What Republicans then are trying to do is to give themselves the sort of margin for error in 2014 that Democrats didn't allow them in 2012. Let's do the math.
Republicans need to win six seats to re-take the majority. In West Virginia, South Dakota and Arkansas, Republicans recruited their strongest candidate into the race and are, at worst, even odds to take those Democrats seats. That gets Republicans halfway to their goal.
The key to the Republican strategy is making that next tier of seats (and recruits) as big as possible since a few of the candidates will flame out, some of the incumbents will prove tougher to beat than they appear now and the national political environment could well shift several times between now and November. By our count, Republicans now have seven Democratic seats in this second tier: Alaska, Louisiana, Michigan, Montana, New Hampshire, North Carolina, and Virginia.(Some Republicans would throw Minnesota into that mix due to self funder Mike McFadden's candidacy but we remain skeptical.) In some of those seven states, Republicans have a solid candidate in a tough primary (Alaska with Dan Sullivan, Louisiana with Bill Cassidy). In others they have an unproven field (North Carolina, Montana, Michigan). In still others, it remains to be seen whether the Democratic incumbent is genuinely vulnerable (New Hampshire, Virginia).
But, in all cases, there is a credible Republican in the race who can raise the money needed to compete against the incumbent and has a real chance at being the party's nominee. That means that Republicans need only to win three of these seven second-tier races -- assuming they win Arkansas, South Dakota and West Virginia and don't lose their own seats in Kentucky and Georgia -- to re-take the majority.
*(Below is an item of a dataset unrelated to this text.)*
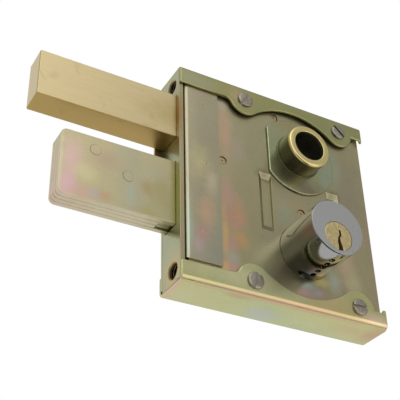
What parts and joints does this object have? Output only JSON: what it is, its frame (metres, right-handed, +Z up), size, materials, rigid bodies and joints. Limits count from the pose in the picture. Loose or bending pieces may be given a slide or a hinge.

At the moment, Senate Republicans have two major holes in their "expand the map" strategy: Colorado and Iowa. Colorado has moved toward Democrats in the last two presidential elections buts remains a place where Republicans need to be able to compete. At the moment, the Republican field is led by Ken Buck who lost a very winnable race for Senate in 2010. In Iowa, the retirement of Sen. Tom Harkin (D) should have made for a sterling pickup opportunity for Republicans but their field -- at least at the moment -- is a mish-mash of sort-of-knowns and unknowns, none of which have broken from the pack as of yet.
Keep an eye on those two states over the next few months. (The filing deadline in Iowa is March 14; in Colorado it's April 15.) Adding one of those two -- or maybe even Minnesota making it into that second tier -- would further expand Republicans' paths to a majority.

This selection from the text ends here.